**What is required**
Find each line containing the string "origin". Copy it.

**Given material**
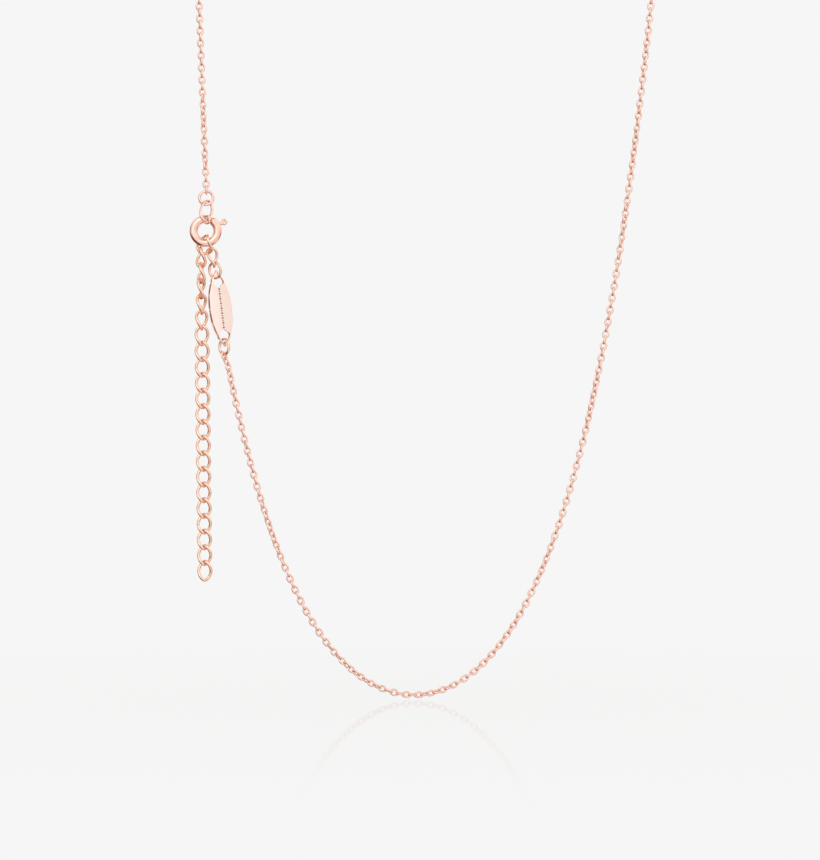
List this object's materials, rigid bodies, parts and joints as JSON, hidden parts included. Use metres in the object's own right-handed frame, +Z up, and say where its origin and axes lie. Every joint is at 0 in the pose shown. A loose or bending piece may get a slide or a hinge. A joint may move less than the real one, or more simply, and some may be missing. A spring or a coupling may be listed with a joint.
{
  "type": "chain necklace",
  "caption": "Fine rose-gold trace-chain necklace closed by a spring-ring clasp on a curb extender chain, with a pointed oval tag.",
  "frame": {"origin": "centre of the display neck that the necklace hangs on, level with the chain that rests on it; the front hangs in the plane Y = 0", "axes": "+X right, +Y to the back of the neck, +Z up, as the necklace hangs"},
  "size_m": [0.0749, 0.0472, 0.125],
  "materials": {
    "fine_chain_metal": "polished rose-gold plate",
    "extender_metal": "polished rose-gold plate",
    "polished_findings": "polished rose-gold plate",
    "tag_metal": "polished rose-gold plate",
    "spring_steel": "drawn wire"
  },
  "bodies": {
    "neck": {"neck_chain_left_shoulder": "fine_chain_metal", "neck_chain_right_shoulder": "fine_chain_metal", "neck_chain_1": "fine_chain_metal", "neck_chain_2": "fine_chain_metal", "neck_chain_3": "fine_chain_metal", "neck_chain_4": "fine_chain_metal", "neck_chain_5": "fine_chain_metal"},
    "front_1": {"chain_right_1": "fine_chain_metal", "chain_left_1": "fine_chain_metal"},
    "front_2": {"chain_right_2": "fine_chain_metal", "chain_left_2": "fine_chain_metal"},
    "front_3": {"chain_right_3": "fine_chain_metal", "chain_left_3": "fine_chain_metal"},
    "front_4": {"chain_right_4": "fine_chain_metal"},
    "front_5": {"chain_right_5": "fine_chain_metal"},
    "front_6": {"chain_right_6": "fine_chain_metal"},
    "front_7": {"chain_right_7": "fine_chain_metal", "chain_left_4": "fine_chain_metal"},
    "front_8": {"chain_right_8": "fine_chain_metal", "chain_left_5": "fine_chain_metal"},
    "front_9": {"chain_right_9": "fine_chain_metal", "chain_left_6": "fine_chain_metal"},
    "front_10": {"chain_right_10": "fine_chain_metal", "chain_left_7": "fine_chain_metal"},
    "front_11": {"chain_right_11": "fine_chain_metal", "chain_left_8": "fine_chain_metal"},
    "front_12": {"chain_bottom": "fine_chain_metal"},
    "end_ring": {"chain_end_ring": "polished_findings"},
    "clasp_link": {"clasp_link": "polished_findings"},
    "clasp": {"clasp_body": "polished_findings", "clasp_eye": "polished_findings", "clasp_spring": "spring_steel"},
    "clasp_slide": {"clasp_bolt": "polished_findings", "clasp_lever": "polished_findings"},
    "link_02": {"extender_link_02": "extender_metal"},
    "link_01": {"extender_link_01": "extender_metal"},
    "tag_top_ring": {"tag_ring_top": "polished_findings"},
    "tag": {"tag_plate": "tag_metal"},
    "tag_bottom_ring": {"tag_ring_bottom": "polished_findings"},
    "link_03": {"extender_link_03": "extender_metal"},
    "link_04": {"extender_link_04": "extender_metal"},
    "link_05": {"extender_link_05": "extender_metal"},
    "link_06": {"extender_link_06": "extender_metal"},
    "link_07": {"extender_link_07": "extender_metal"},
    "link_08": {"extender_link_08": "extender_metal"},
    "link_09": {"extender_link_09": "extender_metal"},
    "link_10": {"extender_link_10": "extender_metal"},
    "link_11": {"extender_link_11": "extender_metal"},
    "link_12": {"extender_link_12": "extender_metal"},
    "link_13": {"extender_link_13": "extender_metal"},
    "link_14": {"extender_link_14": "extender_metal"},
    "link_15": {"extender_link_15": "extender_metal"},
    "link_16": {"extender_link_16": "extender_metal"},
    "link_17": {"extender_link_17": "extender_metal"},
    "link_18": {"extender_link_18": "extender_metal"},
    "link_19": {"extender_link_19": "extender_metal"},
    "link_20": {"extender_link_20": "extender_metal"},
    "link_21": {"extender_link_21": "extender_metal"},
    "link_22": {"extender_link_22": "extender_metal"},
    "link_23": {"extender_link_23": "extender_metal"}
  },
  "joints": [
    {"name": "front_1_swing", "type": "hinge", "parent": "neck", "child": "front_1", "pos_m": [0, 0, -0.008], "axis": [1, 0, 0], "range_deg": [-20, 20]},
    {"name": "front_2_swing", "type": "hinge", "parent": "front_1", "child": "front_2", "pos_m": [0, 0, -0.02], "axis": [-1, 0, 0], "range_deg": [-20, 20]},
    {"name": "front_3_swing", "type": "hinge", "parent": "front_2", "child": "front_3", "pos_m": [0, 0, -0.0315], "axis": [1, 0, 0], "range_deg": [-20, 20]},
    {"name": "front_4_swing", "type": "hinge", "parent": "front_3", "child": "front_4", "pos_m": [0, 0, -0.04342], "axis": [-1, 0, 0], "range_deg": [-20, 20]},
    {"name": "front_5_swing", "type": "hinge", "parent": "front_4", "child": "front_5", "pos_m": [0, 0, -0.0515], "axis": [1, 0, 0], "range_deg": [-12, 12]},
    {"name": "front_6_swing", "type": "hinge", "parent": "front_5", "child": "front_6", "pos_m": [0, 0, -0.0551], "axis": [-1, 0, 0], "range_deg": [-2, 15]},
    {"name": "front_7_swing", "type": "hinge", "parent": "front_6", "child": "front_7", "pos_m": [0, 0, -0.06934], "axis": [1, 0, 0], "range_deg": [-15, 15]},
    {"name": "front_8_swing", "type": "hinge", "parent": "front_7", "child": "front_8", "pos_m": [0, 0, -0.081], "axis": [-1, 0, 0], "range_deg": [-20, 20]},
    {"name": "front_9_swing", "type": "hinge", "parent": "front_8", "child": "front_9", "pos_m": [0, 0, -0.093], "axis": [1, 0, 0], "range_deg": [-20, 20]},
    {"name": "front_10_swing", "type": "hinge", "parent": "front_9", "child": "front_10", "pos_m": [0, 0, -0.104], "axis": [-1, 0, 0], "range_deg": [-20, 20]},
    {"name": "front_11_swing", "type": "hinge", "parent": "front_10", "child": "front_11", "pos_m": [0, 0, -0.113], "axis": [1, 0, 0], "range_deg": [-20, 20]},
    {"name": "front_12_swing", "type": "hinge", "parent": "front_11", "child": "front_12", "pos_m": [0, 0, -0.1195], "axis": [-1, 0, 0], "range_deg": [-20, 20]},
    {"name": "end_ring_twist", "type": "hinge", "parent": "front_4", "child": "end_ring", "pos_m": [-0.03514, 0, -0.0443], "axis": [0, 0, 1], "range_deg": [-12, 12]},
    {"name": "clasp_link_twist", "type": "hinge", "parent": "front_4", "child": "clasp_link", "pos_m": [-0.03509, -0.00071, -0.04639], "axis": [0, 0, 1], "range_deg": [-4, 4]},
    {"name": "clasp_twist", "type": "hinge", "parent": "front_4", "child": "clasp", "pos_m": [-0.03525, 0, -0.0496], "axis": [0, 0, 1], "range_deg": [-4, 4]},
    {"name": "clasp_open", "type": "hinge", "parent": "clasp", "child": "clasp_slide", "pos_m": [-0.03525, 0, -0.0496], "axis": [0, 1, 0], "range_deg": [0, 24], "stiffness_Nm_per_rad": 0.0004, "springref_deg": -20.05, "deforming": ["clasp_spring"]},
    {"name": "link_02_twist", "type": "hinge", "parent": "front_5", "child": "link_02", "pos_m": [-0.03531, 0.0002, -0.05174], "axis": [0, 0, 1], "range_deg": [-3, 3]},
    {"name": "link_01_twist", "type": "hinge", "parent": "front_5", "child": "link_01", "pos_m": [-0.03412, 0.00013, -0.05383], "axis": [0.1624, -0.1233, -0.979], "range_deg": [-4, 4]},
    {"name": "tag_top_ring_twist", "type": "hinge", "parent": "front_6", "child": "tag_top_ring", "pos_m": [-0.03375, 0.0001, -0.05589], "axis": [-0.225, 0, 0.9744], "range_deg": [-4, 4]},
    {"name": "tag_twist", "type": "hinge", "parent": "front_6", "child": "tag", "pos_m": [-0.03287, 0.00002, -0.06201], "axis": [0.1219, 0, -0.9925], "range_deg": [-5, 5]},
    {"name": "tag_bottom_ring_twist", "type": "hinge", "parent": "front_6", "child": "tag_bottom_ring", "pos_m": [-0.03227, 0, -0.06812], "axis": [0, 0, 1], "range_deg": [-5, 5]},
    {"name": "link_03_swing", "type": "hinge", "parent": "link_02", "child": "link_03", "pos_m": [-0.03603, 0.0005, -0.05253], "axis": [1, 0, 0], "range_deg": [-2, 8]},
    {"name": "link_04_swing", "type": "hinge", "parent": "link_03", "child": "link_04", "pos_m": [-0.036, 0.0005, -0.05504], "axis": [0, 1, 0], "range_deg": [-1, 6]},
    {"name": "link_05_swing", "type": "hinge", "parent": "link_04", "child": "link_05", "pos_m": [-0.03597, 0.0005, -0.05754], "axis": [-1, 0, 0], "range_deg": [-15, 2]},
    {"name": "link_06_swing", "type": "hinge", "parent": "link_05", "child": "link_06", "pos_m": [-0.03594, 0.0005, -0.06005], "axis": [0, -1, 0], "range_deg": [-12, 1]},
    {"name": "link_07_swing", "type": "hinge", "parent": "link_06", "child": "link_07", "pos_m": [-0.03591, 0.0005, -0.06256], "axis": [1, 0, 0], "range_deg": [-2, 15]},
    {"name": "link_08_swing", "type": "hinge", "parent": "link_07", "child": "link_08", "pos_m": [-0.03588, 0.0005, -0.06507], "axis": [0, 1, 0], "range_deg": [-1, 12]},
    {"name": "link_09_swing", "type": "hinge", "parent": "link_08", "child": "link_09", "pos_m": [-0.03585, 0.0005, -0.06758], "axis": [-1, 0, 0], "range_deg": [-15, 2]},
    {"name": "link_10_swing", "type": "hinge", "parent": "link_09", "child": "link_10", "pos_m": [-0.03582, 0.0005, -0.07009], "axis": [0, -1, 0], "range_deg": [-15, 8]},
    {"name": "link_11_swing", "type": "hinge", "parent": "link_10", "child": "link_11", "pos_m": [-0.03579, 0.0005, -0.0726], "axis": [1, 0, 0], "range_deg": [-15, 15]},
    {"name": "link_12_swing", "type": "hinge", "parent": "link_11", "child": "link_12", "pos_m": [-0.03576, 0.0005, -0.07511], "axis": [0, 1, 0], "range_deg": [-8, 15]},
    {"name": "link_13_swing", "type": "hinge", "parent": "link_12", "child": "link_13", "pos_m": [-0.03572, 0.0005, -0.07762], "axis": [-1, 0, 0], "range_deg": [-15, 15]},
    {"name": "link_14_swing", "type": "hinge", "parent": "link_13", "child": "link_14", "pos_m": [-0.03569, 0.0005, -0.08013], "axis": [0, -1, 0], "range_deg": [-15, 8]},
    {"name": "link_15_swing", "type": "hinge", "parent": "link_14", "child": "link_15", "pos_m": [-0.03566, 0.0005, -0.08264], "axis": [1, 0, 0], "range_deg": [-15, 15]},
    {"name": "link_16_swing", "type": "hinge", "parent": "link_15", "child": "link_16", "pos_m": [-0.03563, 0.0005, -0.08515], "axis": [0, 1, 0], "range_deg": [-8, 15]},
    {"name": "link_17_swing", "type": "hinge", "parent": "link_16", "child": "link_17", "pos_m": [-0.0356, 0.0005, -0.08766], "axis": [-1, 0, 0], "range_deg": [-15, 15]},
    {"name": "link_18_swing", "type": "hinge", "parent": "link_17", "child": "link_18", "pos_m": [-0.03557, 0.0005, -0.09017], "axis": [0, -1, 0], "range_deg": [-15, 8]},
    {"name": "link_19_swing", "type": "hinge", "parent": "link_18", "child": "link_19", "pos_m": [-0.03554, 0.0005, -0.09268], "axis": [1, 0, 0], "range_deg": [-15, 15]},
    {"name": "link_20_swing", "type": "hinge", "parent": "link_19", "child": "link_20", "pos_m": [-0.03551, 0.0005, -0.09519], "axis": [0, 1, 0], "range_deg": [-8, 15]},
    {"name": "link_21_swing", "type": "hinge", "parent": "link_20", "child": "link_21", "pos_m": [-0.03548, 0.0005, -0.0977], "axis": [-1, 0, 0], "range_deg": [-15, 15]},
    {"name": "link_22_swing", "type": "hinge", "parent": "link_21", "child": "link_22", "pos_m": [-0.03545, 0.0005, -0.10021], "axis": [0, -1, 0], "range_deg": [-15, 8]},
    {"name": "link_23_swing", "type": "hinge", "parent": "link_22", "child": "link_23", "pos_m": [-0.03542, 0.0005, -0.10272], "axis": [1, 0, 0], "range_deg": [-15, 15]}
  ]
}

**Exercise answer**
List this object's materials, rigid bodies, parts and joints as JSON, hidden parts included. Use metres in the object's own right-handed frame, +Z up, and say where its origin and axes lie. Every joint is at 0 in the pose shown. A loose or bending piece may get a slide or a hinge. A joint may move less than the real one, or more simply, and some may be missing. A spring or a coupling may be listed with a joint.
  "frame": {"origin": "centre of the display neck that the necklace hangs on, level with the chain that rests on it; the front hangs in the plane Y = 0", "axes": "+X right, +Y to the back of the neck, +Z up, as the necklace hangs"},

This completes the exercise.